Gleichzeitig gibt es aber auch diejenigen, die sich an den Kopf fassen, wenn Sie lesen, dass die Erträge aus dem Rundfunkbeitrag im vergangenen Jahr erstmals auf mehr als neun Milliarden Euro gestiegen sind. Müssen Sie an dieser Stelle nicht offener kommunizieren?

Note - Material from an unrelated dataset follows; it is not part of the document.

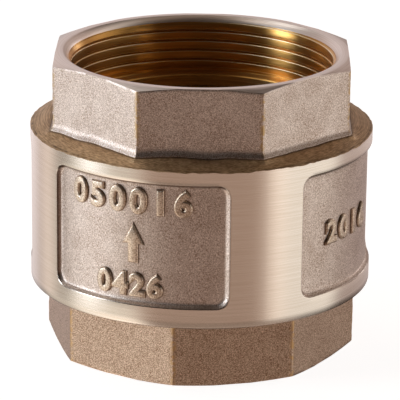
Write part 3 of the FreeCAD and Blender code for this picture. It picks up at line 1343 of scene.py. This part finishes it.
@dataclass
class RaisedMarks:
    """Flow arrow and plain numbers, raised on the floors of the two panels that face the camera.

    Attributes:
        centre_deg: Angle of the arrow.
        floor_radius: Radius of the panels' floors.
        tip: Level of the arrow's tip.
        barb: Level of its barbs.
        foot: Level of its foot.
        barb_half_width: Half the width over its barbs.
        shaft_half_width: Half the width of its shaft.
        soft_edge: Steps of its soft forged edge: how far in, and how far up.
    """

    centre_deg: float = -112.0
    floor_radius: float = 37.5
    tip: float = 38.3
    barb: float = 33.4
    foot: float = 29.1
    barb_half_width: float = 2.65
    shaft_half_width: float = 1.25
    soft_edge: tuple[tuple[float, float], ...] = (
        (0.05, 0.22), (0.14, 0.18), (0.26, 0.14), (0.34, 0.10), (0.32, 0.04),
    )

    def wrap(self, marks: bmesh.types.BMesh, centre_deg: float) -> None:
        """Bend flat marks round the belly: x along the wall, y up, z out of the wall.

        Args:
            marks: The flat marks in millimetres.
            centre_deg: The angle at which x is 0.
        """
        # Painted shade round the marks' feet, fading out by 0.3 mm above the panel's floor
        dirt = marks.verts.layers.float.new("dirt")
        for vertex in marks.verts:
            vertex[dirt] = 0.9 * (1 - smooth_step(0.06, 0.30, vertex.co.z))
            turn = math.degrees(vertex.co.x / self.floor_radius)
            vertex.co = around(self.floor_radius + vertex.co.z, centre_deg + turn, vertex.co.y)

    def arrow(self) -> bmesh.types.BMesh:
        """Make the arrow along the flow, with soft forged edges.

        Returns:
            The arrow, bent round the wall.
        """
        half = [
            (0, self.tip), (self.barb_half_width, self.barb), (self.shaft_half_width, self.barb),
            (self.shaft_half_width, self.foot),
        ]
        outline = half + [(-across, level) for across, level in reversed(half[1:])]
        arrow = bmesh.new()
        face = arrow.faces.new([arrow.verts.new((across, level, -0.2)) for across, level in outline])
        raised = bmesh.ops.extrude_face_region(arrow, geom=[face])["geom"]
        raised_points = [item for item in raised if isinstance(item, bmesh.types.BMVert)]
        bmesh.ops.translate(arrow, verts=raised_points, vec=(0, 0, 0.25))
        top = [item for item in raised if isinstance(item, bmesh.types.BMFace)]
        for inset, rise in self.soft_edge:
            bmesh.ops.inset_region(arrow, faces=top, thickness=inset, depth=0.0, use_even_offset=True)
            top_points = list({vertex for item in top for vertex in item.verts})
            bmesh.ops.translate(arrow, verts=top_points, vec=(0, 0, rise))
        bmesh.ops.triangulate(arrow, faces=top)
        self.wrap(arrow, self.centre_deg)
        return arrow

    def numbers(self, row: Numbers) -> bmesh.types.BMesh:
        """Make plain raised numbers with rounded strokes.

        Args:
            row: What they are and where they stand.

        Returns:
            The numbers, bent round the wall.
        """
        text = bpy.data.curves.new("numbers", "FONT")
        text.body = row.digits
        text.align_x = "CENTER"
        text.size = row.size
        text.space_character = row.spread
        text.offset = 0.02
        text.extrude = 0.10
        text.bevel_depth = 0.52
        text.bevel_resolution = 4
        text.resolution_u = 6
        source = bpy.data.objects.new("numbers", text)
        mesh = bpy.data.meshes.new_from_object(source)
        marks = bmesh.new()
        marks.from_mesh(mesh)
        bpy.data.objects.remove(source)
        bpy.data.curves.remove(text)
        bpy.data.meshes.remove(mesh)
        bmesh.ops.remove_doubles(marks, verts=marks.verts, dist=SAME_POINT)
        bmesh.ops.translate(marks, verts=marks.verts, vec=(0, row.base, 0.05))
        self.wrap(marks, row.middle_deg)
        return marks

    def build(self) -> None:
        """Make the arrow and the rows of numbers."""
        finish_piece("flow_arrow", self.arrow(), (RUBBED_MARKS,), "housing", (), "forged_brass")
        for row in NUMBERS:
            finish_piece(row.name, self.numbers(row), (RUBBED_MARKS,), "housing", (), "forged_brass")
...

Unser Anspruch muss es sein, unsere Glaubwürdigkeit zu festigen. Das ist elementar, gerade in Zeiten von Desinformation und Fake News. Wahrheit ist in diesem Fall, dass es um einen Einmaleffekt durch mehr angemeldete Wohnungen geht und diese Mehreinnahmen von uns nicht ausgegeben werden dürfen. Sie werden erstmal gesperrt als Sonderrücklage und von der KEF bei der Beitragsempfehlung eingerechnet. Das ändert also nichts daran, dass wir hart sparen müssen. Gleichzeitig ist die Anforderung, die die Gesellschaft als Ganzes zu erreichen, in den vergangenen Jahren viel anspruchsvoller geworden. Trotzdem: Wir kriegen viel Geld und müssen sorgsam damit umgehen, was wir im Übrigen auch tun. Es ist ein Spagat und wir werden ihn sicher noch besser erklären müssen als in der Vergangenheit. 

Herr Bratzler, vielen Dank für das Gespräch.